Great, where is the audit demonstrating it achieves those goals?

Here is the security certification page for Windows Server [1]. They achieved EAL1+ which is: "applicable where some confidence in correct operation is required, but the threats to security are not viewed as serious" [2].

Stating your dreams is not the same as achieving them. Please point to actual evidence that their dreams have been reached. And no, it is "battle-tested" and "no new bugs have been discovered yet" and "you can not prove it is bad" are not evidence, it needs to be actual positive evidence of quality, not the absence of evidence of defects.

[1] https://learn.microsoft.com/en-us/windows/security/security-...

[2] https://www.commoncriteriaportal.org/files/ccfiles/CC2022PAR...


>unacceptable to any business

Either be secure, or get ransonwares on a week basis plumetting down any profit. Their choice.


can't improve upon ClickOps as a pervasive operating principle; Nadella's pull quote in the title throws the assumption everyone touching Microsoft security will be clicking twice as much now.

Microsoft products are a national security threat. They need to be disqualified for taking project bids nationwide.

Why?

Microsoft, #1 source of classified Pentagon documents leaks :)

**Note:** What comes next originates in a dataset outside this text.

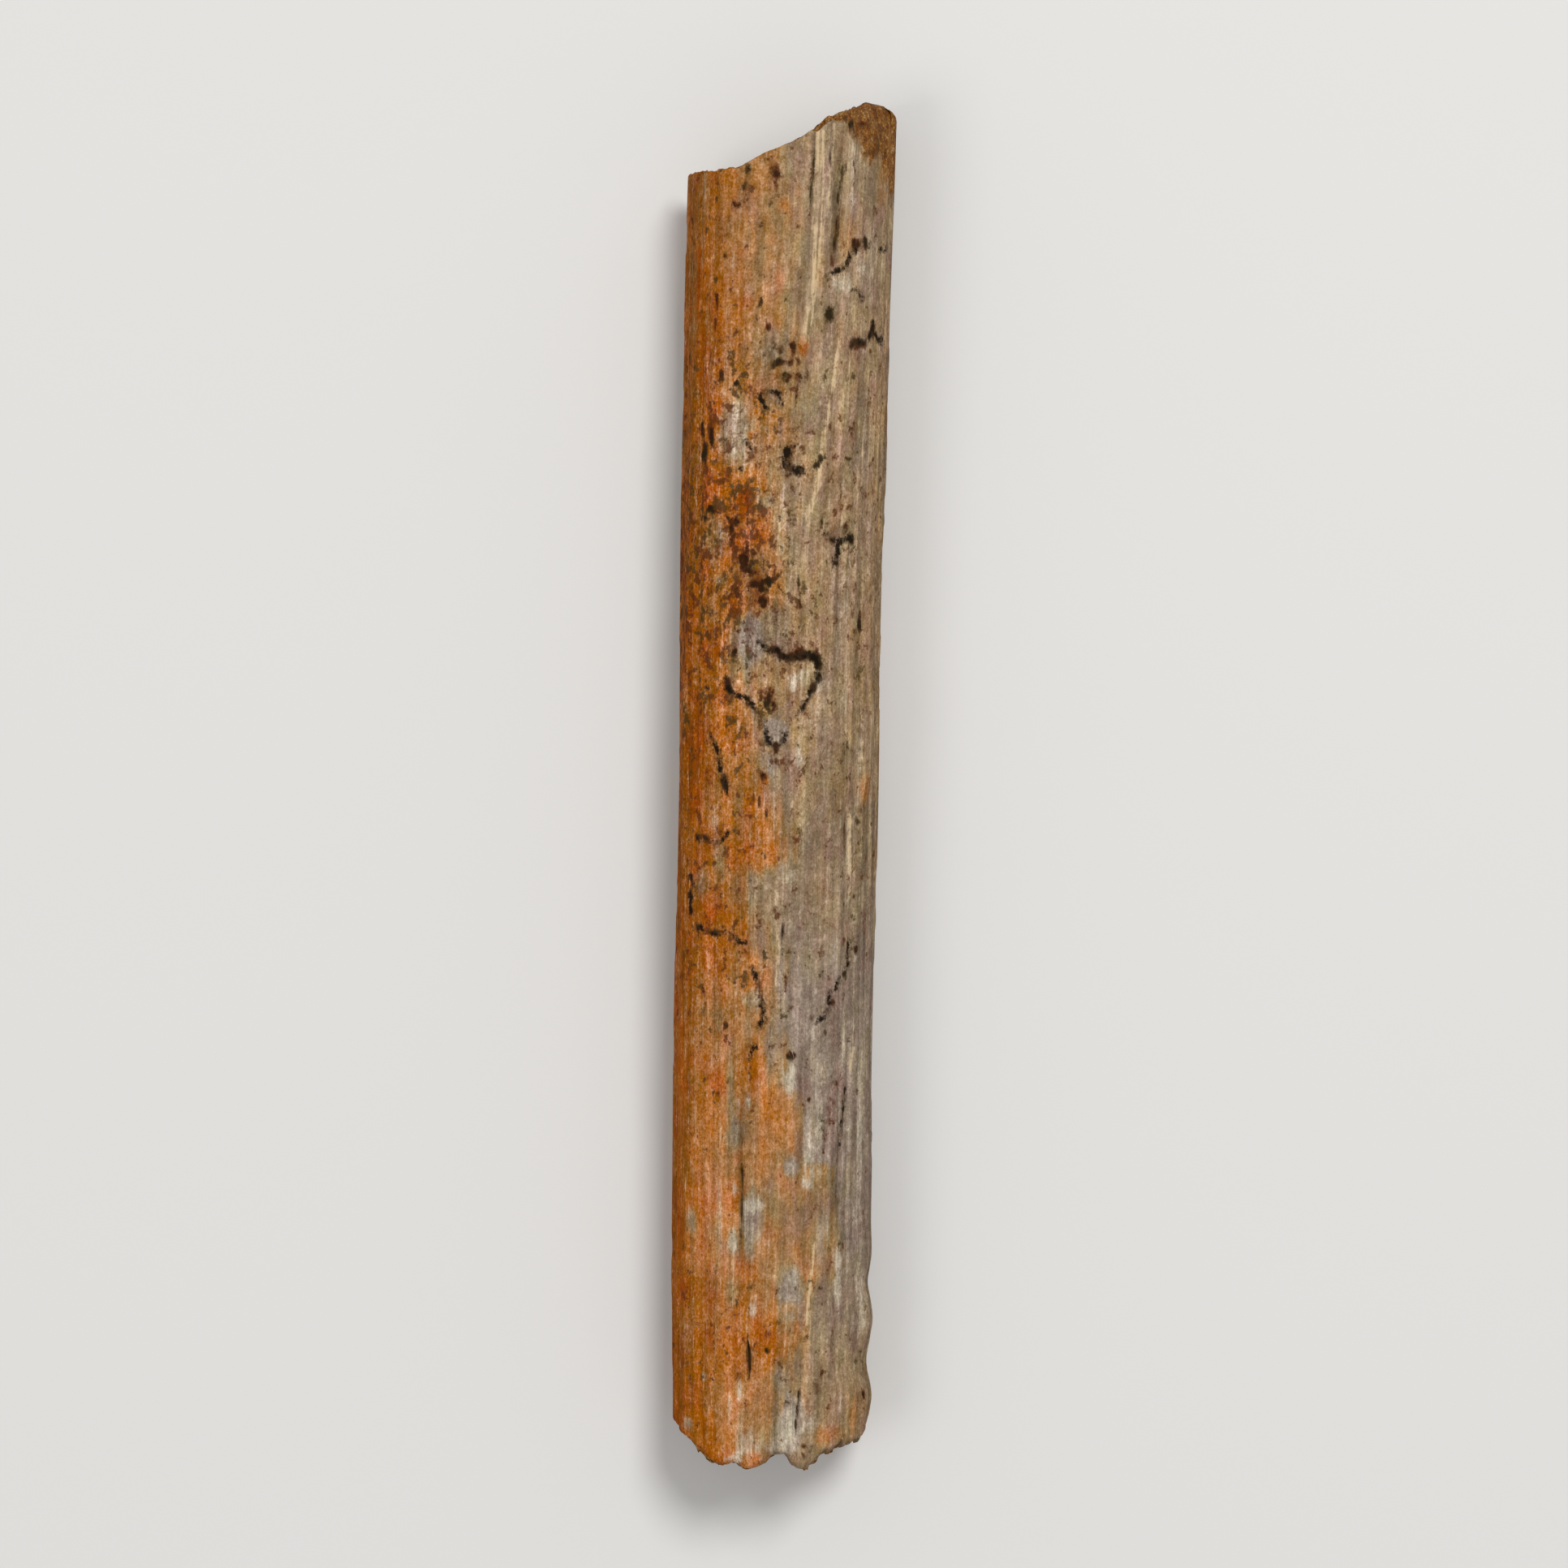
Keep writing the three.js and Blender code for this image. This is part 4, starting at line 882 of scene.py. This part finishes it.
def staining(across, y):
    rough = 0.45 * ragged(across, y, 0.3, 0.7, seed=80)
    blots = hidden_field(across, y, HIDDEN_BLOTS)
    hidden = smooth(0.5, 0.8, blots) * smooth(*CRISP_TURN, np.abs(across))
    return np.clip(patch_sum(across, y, STAINS, rough) + HIDDEN_STRENGTH * hidden, 0, 1)


def crack_distance(across, y):
    """Millimetres from the nearest crack's edge, negative inside it."""
    nearest = np.full(np.shape(across), FAR_MARK)
    for distance, _, _ in crack_edges(across, y):
        nearest = np.minimum(nearest, distance)
    return nearest


def vein_distance(across, y):
    """Millimetres from the nearest dendrite's edge, negative inside it."""
    nearest = np.full(np.shape(across), FAR_MARK)
    for half, path in VEINS:
        nearest = np.minimum(nearest, distance_to_path(across, y, on_surface(path)) - VEIN_SLIM * half)
    hidden = np.abs(across) > SIDE_REACH - 0.5
    for half, path in HIDDEN_VEINS:
        nearest = np.minimum(nearest, np.where(hidden, distance_to_path(across, y, path) - half, nearest))
    return nearest


def crust(across, y):
    """The brown crust on the worn corner of the oblique end, and its thin run down the right edge."""
    x = middle_x(y) + np.interp(across, GIRTH_ACROSS[::-1], GIRTH_X[::-1]) * half_width(y) / HALF_WIDTH
    rough = ragged(across, y, 0.5, 1.2, seed=90)
    corner = smooth(*CRUST["past_chip"], y - chip_start(x) + 0.8 * rough)
    corner = corner * smooth(*CRUST["from_x"], x + 0.3 * rough)
    corner = corner * smooth(*CRUST["down_the_flank"], np.abs(across))
    run = bell((across - CRUST_RUN["across"] + 0.4 * rough) / CRUST_RUN["half"])
    return np.clip(corner + CRUST_RUN["amount"] * run * smooth(*CRUST_RUN["span"], y), 0, 1)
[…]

But you gotta save your portfolio, so, let's defend them, yet again, go $MSFT!


Ha ha ha ha ha. That’s a good one.

Lol

so will they have more plans that businesses will be able to pay for in ms365 and azure that will be security related? /s

Bollocks. It is plain that Microsoft only care about stock price rising on a promise rather than delivering gains for their customers. They'll only say this while there is attention on it.

I am having trouble naming one change they have delivered since Nadella came along that isn't user hostile or a net loss for security in some way.